A incorporação da prática condenatória automática à vida comum não escapou aos olhos de Castellar e por isso vale nos perguntarmos: o quanto, realmente, estamos distantes da realidade alheia, que criticamos com aspereza?
Segue o artigo.
Geraldo Prado
A JUÍZA QUE SÓ ABSOLVEU
UMA VEZ, A OPINIÃO PÚBLICA E O SUPREMO TRIBUNAL FEDERAL
Por João Carlos
Castellar
Os jornais noticiaram que três jovens russas integrantes de
uma banda punk foram condenadas a
dois anos de prisão (já estão presas há cinco meses) porque teriam invadido a
mais importante igreja ortodoxa de Moscou e lá gravado um protesto musical
contra o Presidente Putin.
Elas têm advogado que as representam no Tribunal, razão pela
qual não vou comentar o caso em si, exceto para dizer que parece realmente
ofender o princípio iluminista da proporcionalidade a medida da pena que
receberam, tanto mais quando esta é confrontada com a conduta que teriam
cometido, tida por ofensiva ao sentimento dos religiosos ortodoxos ou à honra
do Presidente.
Inúmeros foram os atos públicos de repúdio a tal condenação,
havendo manifestações em várias metrópoles pelo mundo afora e mesmo
pronunciamento de chefes de estado, entre outros, do Presidente Barack Obama,
dos Estados Unidos e Ângela Merkel, da Alemanha, todos reclamando de violação a
Direitos Humanos, nomeadamente à liberdade de expressão e manifestação do
pensamento artístico e político.
O que mais me espantou, porém, não foi este aspecto do caso.

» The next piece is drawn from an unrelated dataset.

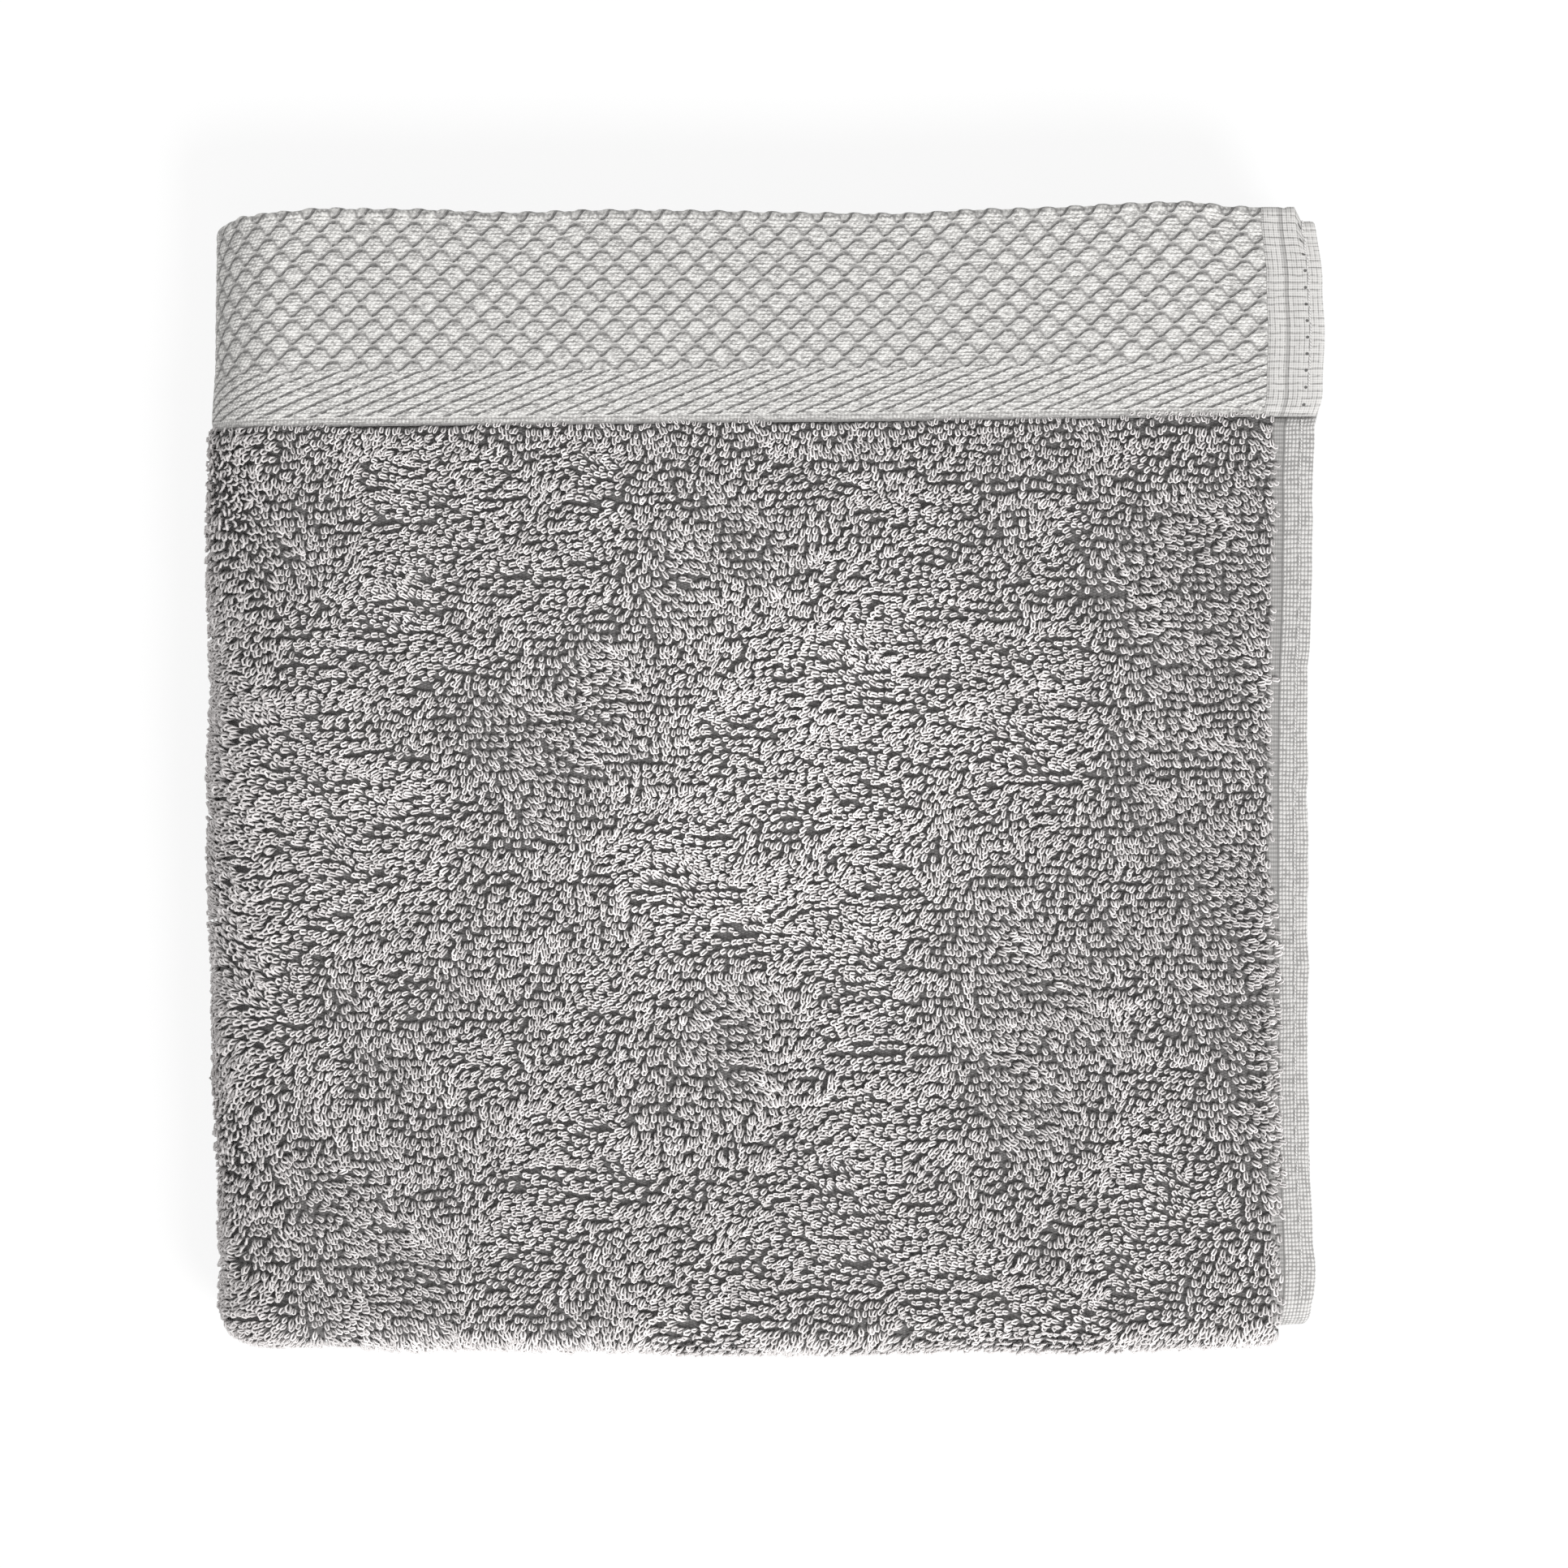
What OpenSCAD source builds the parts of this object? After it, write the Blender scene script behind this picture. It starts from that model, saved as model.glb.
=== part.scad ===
// Folded terry towel.
//
// The cloth is folded in half twice across its length and then once along it,
// so that the last fold is the round left side. Each half of that last fold is
// a stack of four layers and opens like a book.
// X runs from the last fold to the selvedges, Y towards the border, Z up.
// The origin is in the middle of the underside.
//
// Every cloth piece is drawn as a section in [r, y], where r is the height
// above the middle plane of the folded towel. The section runs straight along
// X and then turns a quarter round the last fold.

/* [Folded towel] */
// Width, from the last fold to the selvedges
folded_w = 250; // [150:1:400]
// Depth, from the far folds to the border edge
folded_d = 260; // [200:1:420]
// Room between the two halves of the last fold
half_gap = 0.5; // [0.3:0.1:2]

/* [Terry cloth] */
// Thickness of one layer, with the loops of both sides
layer_t = 4.25; // [2.5:0.05:8]
// Room between two layers
layer_gap = 0.25; // [0.1:0.05:1]
// How far the inner folds stay back from the border edge
inner_setback = 4; // [1:0.5:15]

/* [Woven border] */
// Height of the border that shows on the outside
border_h = 50; // [30:1:90]
// Thickness of the flat border cloth
border_t = 1.5; // [0.8:0.1:1.8]
// How far the border lies below the tips of the loops
border_drop = 0.6; // [0:0.1:1.5]
// Depth of the part turned under, with its end hem
turned_d = 28; // [22:1:60]

/* [Hems] */
// Width of the side hem beside the terry
side_hem_w = 9; // [5:0.5:16]
// Width of the side hem beside the border
border_hem_w = 12; // [6:0.5:20]
// Thickness of the side hem
side_hem_t = 2; // [1:0.1:2.4]
// Thickness of the side hem beside the border
border_hem_t = 1.9; // [1:0.1:2]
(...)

Assustou-me,
sobretudo, não ter sido objeto de indignação na mídia em geral a terrificante
notícia de a juíza que sentenciou as moças, a magistrada Marina Sirova, ser ?conhecida
por só ter concedido uma única absolvição
em sua carreira?![1]
Note-se que através do gancho que representado pela grave
sentença penal, a imprensa comenta os exageros da era Putin, aborda possíveis
desmandos e outras exorbitâncias, mas não dá destaque ao fato de que uma
magistrada de carreira só tenha absolvido um único réu em toda sua atividade
judicante. Esta faceta do acontecimento parece a mim muito mais impactante do
que a severidade intrínseca da condenação ou da repercussão global que obteve.
É verdade que o juiz está adstrito à lei e esta por vezes
pode ser dura: dura lex, sed lex. Por
outro lado, como diz o constitucionalista espanhol Roberto Gargarella, ?graças
às incertezas que existem em matéria interpretativa, os juízes podem tomar
decisões com uma margem de manobra extraordinariamente grande?[2].
Mesmo assim, ainda que não se assegurasse ao Juiz a
possibilidade de interpretar amplamente o texto legal ? e na Rússia não deve
ser tão diferente daqui ? permanece a indagação que não quer calar: seria
possível, aceitável, razoável, sem que configurasse algum tipo de abuso a ser
reparado por órgãos corregedores, um magistrado julgar sistematicamente em desfavor
dos acusados em geral? Aliás, é crível tenha um juiz absolvido somente uma vez
em toda sua vida profissional, tanto mais se tratando do exercício da judicatura
em Moscou, capital de uma das oito maiores potências do globo? Ao que narra o noticiário,
sim, isto está efetivamente ocorrendo.
Esta surpresa, no entanto, não se justifica. Afinal, mutatis mutandis, é isso, lamentavelmente, que nos dias que correm se espera dos
Juízes criminais brasileiros: expecta-se que condenem e que o façam inclementemente.
Se o magistrado absolve quando a opinião pública ?pede? que puna, se solta quando
se espera que mantenha preso, se concede qualquer benefício quando o condenado
é rotulado ?perigoso?, sofrerá o corajoso e infausto juiz virulentas críticas,
será apontado como irresponsável, receberá injúrias pessoais, correndo o risco
até mesmo de se tornar alvo de procedimento disciplinar por seu ato, não raro considerado,
inclusive no entender dos seus pares, como rebeldia ou temeridade.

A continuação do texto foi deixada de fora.